Euneika Rogers-Sipp


Euneika began her career in design as a social entrepreneur in 1990 with a group of apparel industry activists called "No Logo" of Oxfam International in London, England where she was a student studying Fashion Design. Returning to the United States in 1993, she launched her first hybrid business, the social enterprise non-profit Refashion Network in Atlanta, Georgia, and the for-profit recycled clothing company, CARE-WEAR investing its profits into sustainable apparel production, education, and advocacy. Over 20+ years working across multiple disciplines in Film, Fashion, Fine Art, and Music, her works have been seen on MTV, BET, and Entertainment Weekly and in magazines such as Vibe, Trace, Source, and Rolling Stone.  Her current practice is specifically purposed to end persistent poverty in African American rural home towns by way of sustainable community and economic development.

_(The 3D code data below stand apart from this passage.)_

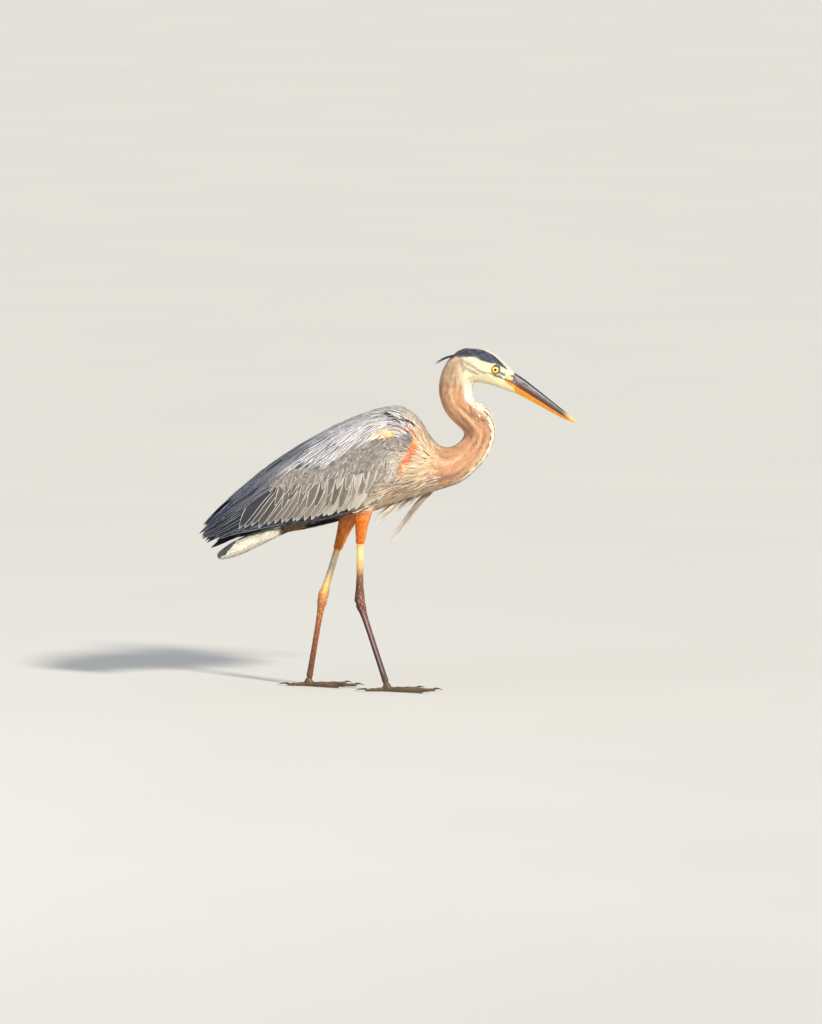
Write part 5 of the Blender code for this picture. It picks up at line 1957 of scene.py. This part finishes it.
def floor_finish():
    material, tree = new_material("pale floor")
    cloud = noise(tree, object_place(tree), 1.2, 5.0)
    set_shader(tree, Base_Color=mixed(tree, cloud, linear(206, 206, 202), linear(214, 213, 209)), Roughness=0.8)
    return material


corners = [(x * FLOOR_REACH, y * FLOOR_REACH, FLOOR_TOP) for x, y in ((-1, -1), (1, -1), (1, 1), (-1, 1))]
floor = made_object("floor", mesh_from("floor", corners, [(0, 1, 2, 3)]))
floor.data.materials.append(floor_finish())

# %% Light
def aimed(name, data, place, target):
    thing = bpy.data.objects.new(name, data)
    bpy.context.scene.collection.objects.link(thing)
    thing.location = place
    thing.rotation_euler = (Vector(target) - Vector(place)).to_track_quat("-Z", "Y").to_euler()
    return thing


MIDDLE = (0.0, 0.0, 0.36)
sun = bpy.data.lights.new("key", "SUN")
sun.energy, sun.angle, sun.color = 4.3, math.radians(7), (1.0, 0.92, 0.80)
aimed("key", sun, (2.6, -3.2, 2.9), MIDDLE)
fill = bpy.data.lights.new("fill", "AREA")
fill.energy, fill.size, fill.color = 55, 3.0, (0.93, 0.96, 1.0)
aimed("fill", fill, (-3.4, -2.8, 2.4), MIDDLE)
world = bpy.data.worlds.new("studio")
world.use_nodes = True
world.node_tree.nodes["Background"].inputs["Color"].default_value = (0.90, 0.94, 1.0, 1.0)
world.node_tree.nodes["Background"].inputs["Strength"].default_value = 0.55
bpy.context.scene.world = world

# %% Camera
AWAY, RISE = 20.0, math.radians(5)
AIM = Vector((0.0441, 0.0, 0.3375))
lens = bpy.data.cameras.new("camera")
lens.sensor_width = 36.0
lens.lens = 36.0 * AWAY / (1.024 * 1.9)
camera = aimed("camera", lens, AIM + Vector((0, -math.cos(RISE), math.sin(RISE))) * AWAY, AIM)
lens.clip_start, lens.clip_end = 1.0, 400.0
bpy.context.scene.camera = camera
bpy.context.scene.view_settings.view_transform = "Standard"
print("camera at", [round(v, 3) for v in camera.location])

# %% Finish
for helper in HELPERS:
    bpy.data.objects.remove(helper)
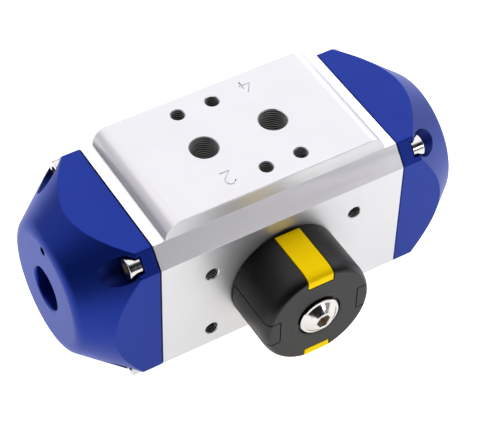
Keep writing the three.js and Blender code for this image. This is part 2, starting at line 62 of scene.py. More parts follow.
body_high = box_mm("cylinder_body")[1]
cap_low, cap_high = box_mm("end_cap_right")
knob_low, knob_high = box_mm("indicator_knob")
screw_low, screw_high = box_mm("cap_screw_right_top_front")
button_low, button_high = box_mm("indicator_screw")
marker_low, marker_high = box_mm("indicator_marker_top")
filler_low = box_mm("indicator_filler_right")[0]

BODY_HALF = body_high.x
SIDE_Y = body_high.y
PAD_TOP = body_high.z
SHOULDER_Z = cap_high.z
SECTION_Z = (cap_low.z + cap_high.z) / 2
AXIS_Z = (knob_low.z + knob_high.z) / 2
TOP_Y = 22.6                    # half width of the top face and of the pad
SIDE_HALF_Z = 21.2              # half height of the front and back faces
PAD_FLAT_HALF = 32.5            # where the pad's rounded ends begin
BORE_R = 20
CUT_X = 50                      # where tools that cut right through the housing end,
CUT_Y = 40                      # along X and along Y
MACHINED_EDGE = 0.15            # bevel on the housing's edges,
CAST_EDGE = 0.18                # on the caps' edges
MOULDED_EDGE = 0.12             # and on the indicator's edges
CLOSE = 0.05                    # how near a face's centre lies to a surface that it is part of

CAP_JOINT = cap_low.x
CAP_END = cap_high.x
CONE_SLOPE = 1.25               # fall along X for each millimetre of radius
CONE_X = 57.8                   # cone position at the middle of a side face
CONE_FACE_R = 20.5              # where the cone meets the end face, before rounding
END_EDGE_R = 5
RECESS_R = 7.2
RECESS_DEPTH = 5
PINHOLE_R = 1.4
PINHOLE_Z = AXIS_Z + 19.1
POCKET_R = 4.3
CAVITY_R = 17
CAVITY_START = 40
CAVITY_END = 54

SCREW_Y = (screw_high.y + screw_low.y) / -2
SCREW_Z = (screw_high.z + screw_low.z) / 2 - SECTION_Z
SCREW_HEAD_R = (screw_high.y - screw_low.y) / 2
SCREW_HEAD_TOP = screw_high.x
SCREW_TIP = screw_low.x
SCREW_SEAT = SCREW_HEAD_TOP - 4
SCREW_SHANK_R = 1.9
SCREW_SOCKET_R = 1.85

PORT_X = 12
PAD_SCREWS = ((-12, 16), (0, 16), (0, -16), (12, -16))
BRACKET = (12.5, 25)            # front face's screw holes, from the pinion axis along Z and X
G1_8 = (4.4, 0.907, 9.6)        # tapping radius, thread pitch and hole depth
M5_PAD = (2.1, 0.8, 8)
M5_SIDE = (2.1, 0.8, 9)
FLANGE = 18 / math.sqrt(2)      # rear face's screw holes, from the pinion axis along Z and X
SPIGOT_R = 12.5
SPIGOT_DEPTH = 2
SHAFT_LIP_R = 8.9
MOUTH = 0.3                     # chamfer at a tapped hole's mouth
NUMERAL_HEIGHT = 5.3
TWO_AT = (-12, -14.4)
FOUR_AT = (12.2, 16.5)
NUMERAL_STROKE = 0.22           # radius of the engraved groove
NUMERAL_SINK = 0.03             # how far its centre line lies below the pad's top

KNOB_R = (knob_high.x - knob_low.x) / 2
KNOB_FRONT = knob_low.y
KNOB_BACK = knob_high.y
KNOB_EDGE = (1.8, 4.3)          # the rounded edge's reach across and along the axis
INSERT_HALF = (marker_high.x - marker_low.x) / 2
INSERT_BACK = marker_high.y
INSERT_CORE_R = 16.5
INSERT_CORE_Y = KNOB_FRONT + 1.55
KNOB_PLATE = KNOB_FRONT + 2.65  # back of the knob's front plate
KNOB_WALL_R = 15
KNOB_HUB_R = 10
MARKER_SPAN = (marker_low.z - AXIS_Z, marker_high.z - AXIS_Z)
FILLER_SPAN = (filler_low.x, KNOB_R + 2)
SEAM = 0.30                     # visible gap round the inserts
SCREW_RECESS_R = 7.5
BUTTON_SEAT = KNOB_FRONT
BUTTON_TOP = button_low.y
BUTTON_FLANGE_R = button_high.x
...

As the Founder of Sustainable Rural Regenerative Enterprises for Families (SURREF) and Sustainable Enterprise Development at the Black Belt Community Based Tourism Network (BBCBTN), she uses unconventional community engagement platforms to connect families to regenerative forms of development, agricultural design, and rural land use planning in the Black Belt of the Southern United States.  A historically oppressed region where the majority of residents have been disproportionately subjected to toxins and environmental degradation, land loss and residential segregation, she leads design development efforts that reflect local cultural production and vernacular traditions, preserve healthy land use, and reduce family vulnerability. Euneika is a 2015-2016 Harvard Graduate School of Design Loeb Fellow; she holds a joint fellowship (2015) with the Business Alliance for Local Living Economies (BALLE) and has a certificate of Community and Regional Development from the University of California Davis. She is currently working on her first book, a memoir of stories and insights from two decades of personal experience in social responsibility and design activism in America.